Overwhelmed hospitals in Lima ran out of beds in February. Patients lined up outside to get oxygen, but with thousands of severe cases a day, hospitals ran out.
Silva Arrieta: The moment came when the cylinders the hospital gave us ran out and the relatives had to buy their own.
Narrator: Families took it upon themselves to look after their loved ones and began shopping for cylinders. Homes started to look like hospitals with medical equipment lying around.
Marisol del Aguila Pinedo: If [the hospital] took her, they said they would have here in the hallway to wait for a bed.
Interviewer: How long does that cylinder last?
Marisol del Aguila Pinedo: How long does it last? Well, it lasts – it depends on her blood levels, because every time the saturation drops, you have to increase the dose.
Narrator: Marisol got sick caring for her parents at home, but she didn’t stop helping them.
Marisol del Aguila Pinedo: I had to wash my mom and dad’s clothes, take care of them, and feed them. I would care for my dad, and my sister would care for my mom. That’s how we were doing it.
Narrator: So how do people in Peru buy oxygen? Companies couldn’t produce enough oxygen as the second wave hit in February, so black-market operators like this man stepped in to meet demand.
Anonymous Man: So it the beginning, cylinders were between $1,400 and $1,600. I had people who bought five or six cylinders. I made anywhere from $6,500 to $9,500. To me, that’s a lot of money.
Narrator: Now, he exchanges empty cylinders for full ones and charges up to $400 for a full cylinder.
Anonymous Man: What I have been doing now is buying it in cities that are less affected or where there are oxygen plants that are not running out, and they give me a cheap price.
Narrator: This small factory in Lima has also raised prices, just not as high as the black market. A 10-cubic-meter cylinder that used to cost $16 to fill is now $70.

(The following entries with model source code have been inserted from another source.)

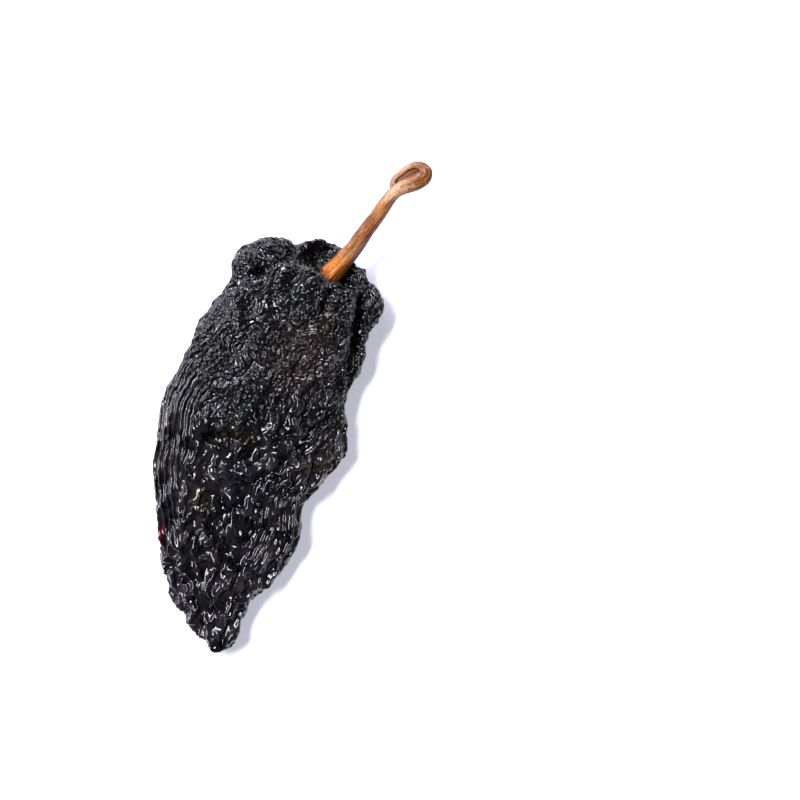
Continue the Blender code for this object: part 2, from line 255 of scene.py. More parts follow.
# Camera and light, in metres.
AIM = (0.0376, 0.0074, 0.008)
VIEW_TURN = math.radians(12.0)
VIEW_WIDTH = 0.240
LENS = 100.0
SENSOR = 36.0
KEY_FROM = (-0.48, 0.13, 0.96)
KEY_SIZE = (0.80, 0.24)  # across and up, seen from the chili
KEY_POWER = 20.5
KEY_COLOUR = (0.98, 0.94, 1.0)
FILL_FROM = (-0.62, 0.62, 0.62)
FILL_SIZE = (0.80, 0.80)
FILL_POWER = 11.5
FILL_COLOUR = (0.73, 0.74, 1.0)
FLOOR_SIZE = 4.0
WORLD_COLOUR = (0.84, 0.82, 1.0, 1.0)
WORLD_LEVELS = (0.50, 0.95, 0.28, 0.03)  # heights of the sky that it changes between, then its strength there
FLOOR_COLOUR = (0.93, 0.93, 0.94, 1.0)
FLOOR_ROUGHNESS = 0.9
FLOOR_GLOW_COLOUR = (0.86, 0.87, 1.0, 1.0)
FLOOR_GLOW = 0.48


def lattice(cells, seed):
    """A fixed number from -1 to 1 for each whole-number cell."""
    mixed = cells[..., 0] * 374761393 + cells[..., 1] * 668265263 + cells[..., 2] * 1274126177
    mixed = mixed + seed * 362437
    mixed = (mixed ^ (mixed >> 13)) * 1103515245
    mixed = mixed ^ (mixed >> 16)
    return (mixed & 0xFFFF) / 32767.5 - 1.0


def noise3(points, seed=0):
    """Smooth gradient noise, from about -1 to 1, one cell to the unit."""
    base = np.floor(points).astype(np.int64)
    inside = points - base
    fade = inside**3 * (inside * (inside * 6.0 - 15.0) + 10.0)
    total = np.zeros(len(points))
    for corner in product((0, 1), repeat=3):
        weight = np.prod(np.where(np.array(corner) == 1, fade, 1.0 - fade), axis=1)
        for axis in range(3):
            slope = lattice(base + corner, seed * 3 + axis)
            total += weight * slope * (inside[:, axis] - corner[axis])
    return total * 1.6


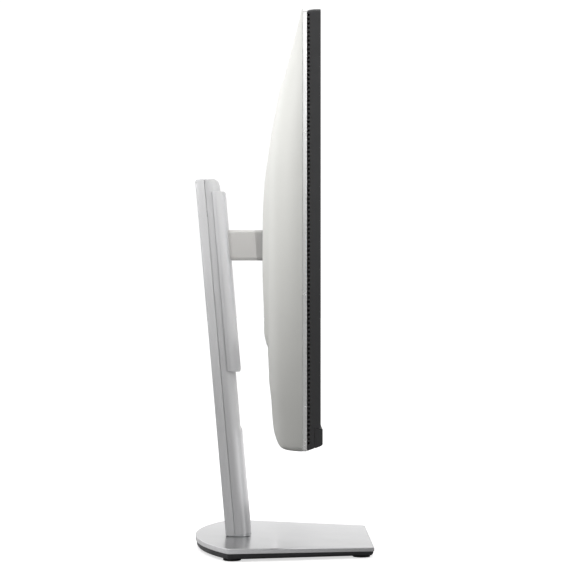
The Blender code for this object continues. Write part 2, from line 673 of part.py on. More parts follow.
def rear_cover():
    """Shell of two grids joined round the rim, the stand's pocket and the connector bay."""
    nx, nz = len(COVER_X), len(COVER_Z)
    cells = [(i, j) for j in range(nz - 1) for i in range(nx - 1)]
    verts, faces = [], []

    def add(point):
        verts.append(point)
        return len(verts) - 1

    def connect(chain):
        """Faces between successive edges, each a pair of vertices."""
        for (a, b), (next_a, next_b) in zip(chain, chain[1:]):
            faces.append((a, b, next_b, next_a))

    grid = {(i, j, inside): add(cover_point(i, j, inside))
            for inside in (False, True) for j in range(nz) for i in range(nx)}

    for i, j in cells:
        if not cell_hole(i, j):
            for inside in (False, True):
                faces.append((grid[i, j, inside], grid[i + 1, j, inside],
                              grid[i + 1, j + 1, inside], grid[i, j + 1, inside]))

    # rim: outer wall forward to the joint with the black frame, then across to the inside
    rim = ([(i, 0) for i in range(nx)] + [(nx - 1, j) for j in range(1, nz)]
           + [(i, nz - 1) for i in range(nx - 2, -1, -1)] + [(0, j) for j in range(nz - 2, 0, -1)])
    front = {}
    for i, j in rim:
        x, _, z = verts[grid[i, j, False]]
        front[i, j] = add((x, RIM_FRONT_Y, z))
    for edge in zip(rim, rim[1:] + rim[:1]):
        connect([[grid[*p, False] for p in edge], [front[p] for p in edge],
                 [grid[*p, True] for p in edge]])

    # holes: the pocket's walls run forward to its floor, the bay's only join the two grids
    floor_points = {}

    def floor_point(i, j, inside):
        key = (i, j, inside)
        if key not in floor_points:
            x, _, z = verts[grid[key]]
            floor_points[key] = add((x, POCKET_FLOOR_Y + GAP, z))
        return floor_points[key]

    for i, j in cells:
        kind = cell_hole(i, j)
        if not kind:
            continue
        neighbours = (((i - 1, j), ((i, j), (i, j + 1))),
                      ((i + 1, j), ((i + 1, j), (i + 1, j + 1))),
                      ((i, j - 1), ((i, j), (i + 1, j))),
                      ((i, j + 1), ((i, j + 1), (i + 1, j + 1))))
        for cell, edge in neighbours:
            if cell_hole(*cell):
                continue
            chain = [[grid[*p, False] for p in edge]]
            if kind == "pocket":
                chain += [[floor_point(*p, inside) for p in edge] for inside in (False, True)]
            chain.append([grid[*p, True] for p in edge])
            connect(chain)
    return build("rear_cover", verts, faces, "silver_cover", rides=TILT)


# keys on the back, near the edge at +X: name, height, half height
KEY_X = 281.0
KEY_LOW_Z, KEY_PITCH, MENU_KEYS = 150.0, 14.0, 4
KEYS = [(f"menu_key_{k + 1}", KEY_LOW_Z + k * KEY_PITCH, 2.6) for k in range(MENU_KEYS)]
KEYS.append(("power_key", 212.0, 4.0))
KEY_HALF_W = 6.0
KEY_PLAY = 0.4
LATCH_HALF_W = 8.0
LATCH_OPENING_X = span(LATCH_HALF_W + 0.5)

back = rear_cover()
for name, z, half in KEYS:
    cut(back, box(f"cut_{name}", span(KEY_HALF_W + KEY_PLAY, KEY_X), (-14, 20),
                  span(half + KEY_PLAY, z)))
cut(back, box("cut_latch_window", LATCH_OPENING_X, (9, 40), (209.5, 223.0)))
cut(back, box("cut_latch_slot", LATCH_OPENING_X, (11.9, 14.5), (225.5, 231.0)))
for side, sign in SIDES:
    cut(back, box(f"cut_hook_{side}", span(HOOK_HALF_W + 0.5, sign * HOOK_X), (6.0, 11.7),
                  (347, 353)))

# ---------------------------------------------------------------- head: inner structure
VESA_HALF = 50.0               # 100 x 100 mm hole pattern under the stand's bracket
VESA_HOLE_R = 2.1
CHASSIS_HALF_W = 135
CHASSIS_FRONT_Y, CHASSIS_BACK_Y = -19.8, 5.2
CHASSIS_LOW_Z, CHASSIS_TOP_Z = 211, 351
CHASSIS_WALL = 1

recess = box("recess_plate", span(64), (5.5, POCKET_FLOOR_Y), span(63.5, TILT_Z), "galvanised",
             rides=TILT)
for k, (sign_x, sign_z) in enumerate(((-1, -1), (1, -1), (1, 1), (-1, 1))):
    cut(recess, cylinder(f"cut_vesa_{k}", (sign_x * VESA_HALF, TILT_Z + sign_z * VESA_HALF),
                         VESA_HOLE_R, "y", (0, 20), n=12))

# box open at the front and below
chassis = box("chassis", span(CHASSIS_HALF_W), (CHASSIS_FRONT_Y, CHASSIS_BACK_Y),
              (CHASSIS_LOW_Z, CHASSIS_TOP_Z), "galvanised", rides=TILT)
cut(chassis, box("cut_chassis", span(CHASSIS_HALF_W - CHASSIS_WALL),
                 (-30, CHASSIS_BACK_Y - CHASSIS_WALL), (190, CHASSIS_TOP_Z - CHASSIS_WALL)))

# ---------------------------------------------------------------- head: front frame and panel
FRAME_X = span(HEAD_HALF_W - GAP)
FRAME_BACK_Y = RIM_FRONT_Y - GAP
FRAME_FRONT_Y = -28.7
FRAME_STEP_Y = -23.9           # the frame stands back here, behind the chin
FRAME_STEP_Z = CHIN_TOP_Z + 0.4
WINDOW_X = span(303.3)
# y, z
FRAME_OUTLINE = [(FRAME_BACK_Y, 475.0), (-20.9, 476.1), (-27.9, 476.1), (FRAME_FRONT_Y, 475.5),
                 (FRAME_FRONT_Y, FRAME_STEP_Z), (FRAME_STEP_Y, FRAME_STEP_Z),
                 (FRAME_STEP_Y, 117.6), (FRAME_BACK_Y, 115.3)]
CHIN_BACK_Y, CHIN_FRONT_Y = -24.2, -30.3
CHIN_OUTLINE = [(CHIN_BACK_Y, 117.7), (-28.7, 119.5), (CHIN_FRONT_Y, 121.0),
                (CHIN_FRONT_Y, 133.2), (-29.7, CHIN_TOP_Z), (CHIN_BACK_Y, CHIN_TOP_Z)]

# row of square vents down each side of the black frame
VENT_PITCH = 3.49
VENT_LOW_Z, VENT_COUNT = 122.0, 101
VENT_Y0, VENT_Y1, VENT_HEIGHT = -19.8, -18.0, 2.0
VENT_X, VENT_CUT_HALF = 305, 5

# piece, half width, y range, z range, look
PANEL_LAYERS = (
    ("lcd_panel", 303.0, (-28.4, -26.8), (134.6, 473.3), "lcd_glass"),
    ("optical_films", 301.5, (-26.4, -25.8), (135.0, 472.0), "film"),
    ("light_guide_plate", 300.0, (-25.4, -22.6), (137.8, 471.0), "light_guide"),
    ("led_strip", 298.0, (-25.4, -22.6), (134.8, 137.3), "led"),
    ("reflector_sheet", 300.5, (-22.2, -21.9), (136.0, 471.0), "film"),
    ("back_tray", 302.6, (-21.5, -20.5), (119.0, 473.2), "galvanised"),
)


def vent_cutter(name, x_range):
    """One small box for every vent of a side wall, in one cutter."""
    x0, x1 = x_range
    verts, faces = [], []
    for k in range(VENT_COUNT):
        n = len(verts)
        verts += [(x, y, z) for z in span(VENT_HEIGHT / 2, VENT_LOW_Z + k * VENT_PITCH)
                  for x, y in ((x0, VENT_Y0), (x1, VENT_Y0), (x1, VENT_Y1), (x0, VENT_Y1))]
        faces += [(n + 3, n + 2, n + 1, n), (n + 4, n + 5, n + 6, n + 7)]
        faces += band(n, n + 4, 4)
    return build(name, verts, faces)


frame = prism("front_frame", FRAME_OUTLINE, "x", FRAME_X, "black_plastic", rides=TILT)
cut(frame, box("cut_frame_window", WINDOW_X, (-40, -5), (CHIN_TOP_Z + 0.2, 473.6)))
cut(frame, box("cut_frame_sill", WINDOW_X, (-22.4, -5), (118.4, 136)))
for side, sign in SIDES:
    cut(frame, vent_cutter(f"cut_vents_{side}", span(VENT_CUT_HALF, sign * VENT_X)))
prism("chin_bezel", CHIN_OUTLINE, "x", FRAME_X, "black_plastic", rides=TILT)

for name, half_w, y_range, z_range, look in PANEL_LAYERS:
    box(name, span(half_w), y_range, z_range, look, rides=TILT)

# ---------------------------------------------------------------- head: circuit boards
BOARD_THICK = 1.6
# board, x range, front y, z range, tall components: (x range, height, z range)
BOARDS = (
    ("main_board", (5, 125), -10.8, (199.4, 300),
     (((50, 80), 4.5, (235, 262)), ((92, 108), 1.6, (240, 256)), ((20, 34), 3.0, (270, 282)))),
    ("power_board", (-128, -12), -10.8, (199.4, 318),
     (((-82, -50), 11.0, (262, 290)), ((-116, -98), 12.0, (250, 268)),
      ((-40, -26), 11.0, (225, 239)), ((-112, -92), 9.0, (288, 304)))),
    ("panel_driver_board", (-90, 90), -19.6, (126, 158),
     (((-20, -2), 1.2, (134, 150)), ((40, 74), 2.2, (140, 146)))),
    ("key_board", (273.5, 288.5), -12.2, (142, 222), ()),
)

for name, x_range, front_y, z_range, components in BOARDS:
    back_face_y = front_y + BOARD_THICK
    board = box(name, x_range, (front_y, back_face_y), z_range, "board", rides=TILT)
    for k, (part_x, height, part_z) in enumerate(components):
        join(board, box(f"add_{name}_{k}", part_x,
                        (front_y + BOARD_THICK / 2, back_face_y + height), part_z))

# ---------------------------------------------------------------- head: connector bay
# roof with the sockets, sloping inner wall and two cheeks; outlines are y, z
BAY_OUTER = [(12.0, 196.6), (-10.4, 196.6), (-10.4, 188.0), (9.6, 163.4), (12.0, 163.4)]
BAY_INNER = [(30, 194.6), (-8.4, 194.6), (-8.4, 188.6), (10.6, 165.4), (30, 165.4)]
BAY_OUTER_HALF_W, BAY_INNER_HALF_W = 117.5, 115.5
SOCKET_FRONT_Y, SOCKET_LOW_Z = -7.9, 194.9
SOCKET_ROOF = 5.0              # solid part above a socket's cavity
SOCKET_PLAY = 0.4
AUDIO_HOLE_R = 1.8
# socket, x, width, depth, height, cavity width and depth (None: a round hole)
SOCKETS = (
    ("hdmi_socket_1", 24, 15.2, 5.8, 15.5, (14.0, 4.4)),
    ("hdmi_socket_2", 46, 15.2, 5.8, 15.5, (14.0, 4.4)),
    ("displayport_socket", 69, 17.2, 5.9, 17.0, (16.0, 4.6)),
    ("usb_socket", 91, 12.2, 10.8, 18.0, (10.0, 8.6)),
    ("audio_socket", 107, 7.4, 7.4, 16.0, None),
    ("ac_inlet", -86, 27.2, 18.0, 15.4, (23.6, 14.6)),
)

bay = prism("connector_bay", BAY_OUTER, "x", span(BAY_OUTER_HALF_W), "black_plastic", rides=TILT)
cut(bay, prism("cut_bay", BAY_INNER, "x", span(BAY_INNER_HALF_W)))

for name, x, width, depth, height, cavity in SOCKETS:
    middle_y = SOCKET_FRONT_Y + depth / 2
    cavity_z = (180, SOCKET_LOW_Z + height - SOCKET_ROOF)
    socket = box(name, span(width / 2, x), span(depth / 2, middle_y),
                 (SOCKET_LOW_Z, SOCKET_LOW_Z + height),
                 "black_plastic" if name == "ac_inlet" else "connector", rides=TILT)
    if cavity:
        cut(socket, box(f"cut_{name}", span(cavity[0] / 2, x), span(cavity[1] / 2, middle_y),
                        cavity_z))
    else:
        cut(socket, cylinder(f"cut_{name}", (x, middle_y), AUDIO_HOLE_R, "z", cavity_z, n=14))
    cut(bay, box(f"cut_bay_{name}", span(width / 2 + SOCKET_PLAY, x),
                 span(depth / 2 + SOCKET_PLAY, middle_y), (190, 200)))

# ---------------------------------------------------------------- latch and keys (slide in the head)
LATCH_LOW_Z = 214.5
SPRING_Y = 11.2
SPRING_LOW_Z, SPRING_TOP_Z = 205.0, 214.1
SPRING_R, WIRE_R = 2.0, 0.35
SPRING_TURNS, STEPS_PER_TURN, WIRE_SIDES = 4.5, 10, 6
KEY_FRONT_Y, KEY_TOP_Y = -8.6, 2.8
KEY_CORNER_R = 1.2
# inset of the section, y
KEY_STATIONS = ((0.0, KEY_FRONT_Y), (0.0, KEY_TOP_Y - 0.5), (0.4, KEY_TOP_Y))

latch = box("release_latch", span(LATCH_HALF_W), (12.3, 14.0), (LATCH_LOW_Z, 242.5),
            "key_plastic", rides=TILT, origin=(0, 13, 218))
join(latch, box("add_latch_grip", span(LATCH_HALF_W), (13.0, 17.2), (LATCH_LOW_Z, 222.0)))


def release_spring():
    """Round-wire compression spring with its axis along Z."""
    steps = int(SPRING_TURNS * STEPS_PER_TURN)
    rise = SPRING_TOP_Z - SPRING_LOW_Z - 2 * WIRE_R
    loops = []
    for k in range(steps + 1):
        turn = 2 * math.pi * SPRING_TURNS * k / steps
        outward = Vector((math.cos(turn), math.sin(turn), 0))
        centre = Vector((0, SPRING_Y, SPRING_LOW_Z + WIRE_R + rise * k / steps))
        centre += outward * SPRING_R
        loops.append([tuple(centre + outward * a + Vector((0, 0, b)))
                      for a, b in circle((0, 0), WIRE_R, WIRE_SIDES)])
    loft("release_spring", loops, "spring_steel", rides=TILT)


release_spring()

for name, z, half in KEYS:
    loft(name,
         [[(a, y, b) for a, b in upright_section(KEY_HALF_W - inset, span(half - inset, z),
                                                 KEY_CORNER_R, 3, KEY_X)]
          for inset, y in KEY_STATIONS],
         "key_plastic", rides=TILT, origin=(KEY_X, KEY_TOP_Y, z))
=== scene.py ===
import json
import math

import bmesh
import bpy
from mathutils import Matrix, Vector


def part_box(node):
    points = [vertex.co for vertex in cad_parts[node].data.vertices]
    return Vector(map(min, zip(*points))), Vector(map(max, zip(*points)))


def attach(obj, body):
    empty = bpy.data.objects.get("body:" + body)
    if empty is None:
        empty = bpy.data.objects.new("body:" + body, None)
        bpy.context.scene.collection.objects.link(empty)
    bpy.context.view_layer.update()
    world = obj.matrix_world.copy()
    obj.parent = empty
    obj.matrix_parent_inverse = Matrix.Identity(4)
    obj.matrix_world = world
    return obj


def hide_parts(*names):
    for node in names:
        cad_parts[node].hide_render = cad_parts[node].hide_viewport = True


MM = 0.001
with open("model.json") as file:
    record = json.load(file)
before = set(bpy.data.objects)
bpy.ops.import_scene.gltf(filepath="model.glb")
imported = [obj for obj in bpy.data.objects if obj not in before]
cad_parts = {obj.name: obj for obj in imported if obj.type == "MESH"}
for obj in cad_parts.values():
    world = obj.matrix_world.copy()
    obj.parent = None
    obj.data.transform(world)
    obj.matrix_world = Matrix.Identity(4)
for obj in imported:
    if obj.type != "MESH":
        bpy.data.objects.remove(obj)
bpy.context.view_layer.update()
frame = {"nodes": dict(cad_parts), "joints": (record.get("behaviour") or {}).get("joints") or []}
NODES = frame["nodes"]


# ------------------------------------------------------------------ places, all from the frame (mm)
def corners(node):
    low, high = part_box(node)
    return [v / MM for v in low], [v / MM for v in high]


JOINTS = {j["name"]: j for j in frame["joints"]}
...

Steven Romero Quinde: It is frustrating not being able to help more. During the first wave, Oxiromero were able to be more helpful. In the second wave, as I said, factories who supplied us with oxygen simply said, “Oxiromero, we can’t supply you because we’re overwhelmed.”
Narrator: Oxiromero began making its own oxygen using a technique known as pressure swing adsorption to extract oxygen from the air. But that only allows them to fill about 20 tanks at a time.
Steven Romero Quinde: This is the most vital and important part of the plant, because this is where the air is separated into nitrogen and oxygen. It’s like the lung.
Narrator: Oxiromero would need to overhaul the plant to produce more oxygen, and that’s out of reach during the pandemic.
Steven Romero Quinde: Here, we can see the quality of the oxygen. We are trying to get it to a 95% purity level.
Narrator: At the Virgen de Lourdes cemetery, Lenin laid his mother to rest alongside hundreds of other victims of Peru’s second wave.
Lenin Froilan: Right now, I feel at peace, having buried my mother with the help of family members. Done without any luxuries, just with dirt, as you saw.
Narrator: Lenin says it’s hard to be hopeful with his sisters still fighting the virus.
Lenin Froilan: You live in shock now. You are trembling, and you worry that tomorrow, it’s going to be you. Then I’ll be the next patient, and the day after tomorrow, they’ll be burying me.